The singular answer Christians give, of a witness to God’s call, is a window into the story in which the world may find its salvation and hope. Logics of inclusion and exclusion are shattered in the event of reconciliation. There’s a politics in these wider horizons that can heal the bitter contempt that marks our present situation. And sure, Bonhoeffer’s conclusion may strike some as trite sentimentality, of veiled Christian piety that belongs anywhere but politics or the public square. But that’s precisely it. 

The Christian story creates a public with its own politics. And this doesn’t mean the church is a counter-society, set up against the world, rather, it is precisely in our participating with fellow citizens in the mess of political process where such a witness can be given and made. There is a free responsibility to this presence. This is not Christian dominance, Christendom 2.0, or MAGA visions of authoritarian power dressed up in Christian rhetoric. This is something more modest, and yet deeply radical.  

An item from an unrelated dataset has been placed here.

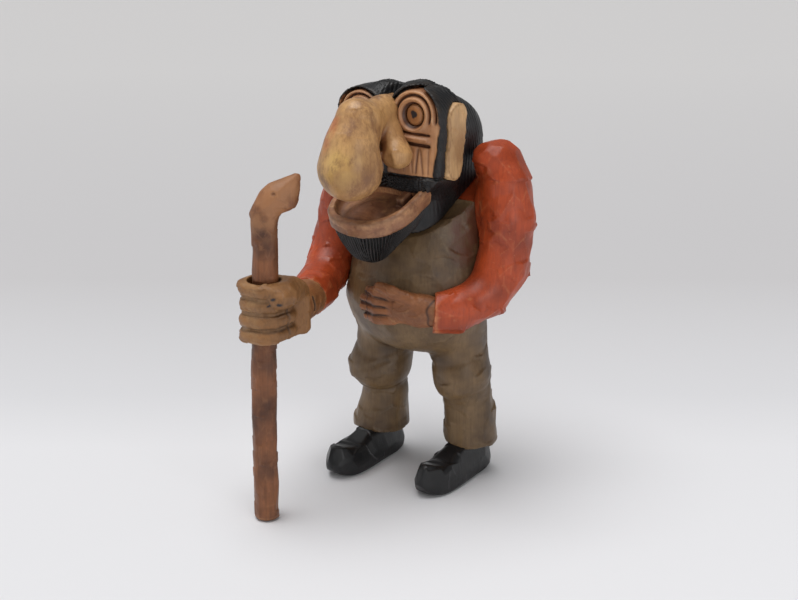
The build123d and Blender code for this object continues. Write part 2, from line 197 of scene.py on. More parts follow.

A decade of MAGA ought to have taught many of us much more than we currently know. And such learning can only happen once we stop incentivizing and normalizing assaults on democratic machinery that come to us as a spectacle for our consumptive entertainment. There remains a way to stand firm, a way that resists necessities and immediacies, primarily because it has the audacity to confess the truth that the world is already reconciled, it just doesn’t know it yet. And nowhere is this ignorance more concentrated than in the retributive, ascendant vision contained in the phrase, “Make America Great Again.”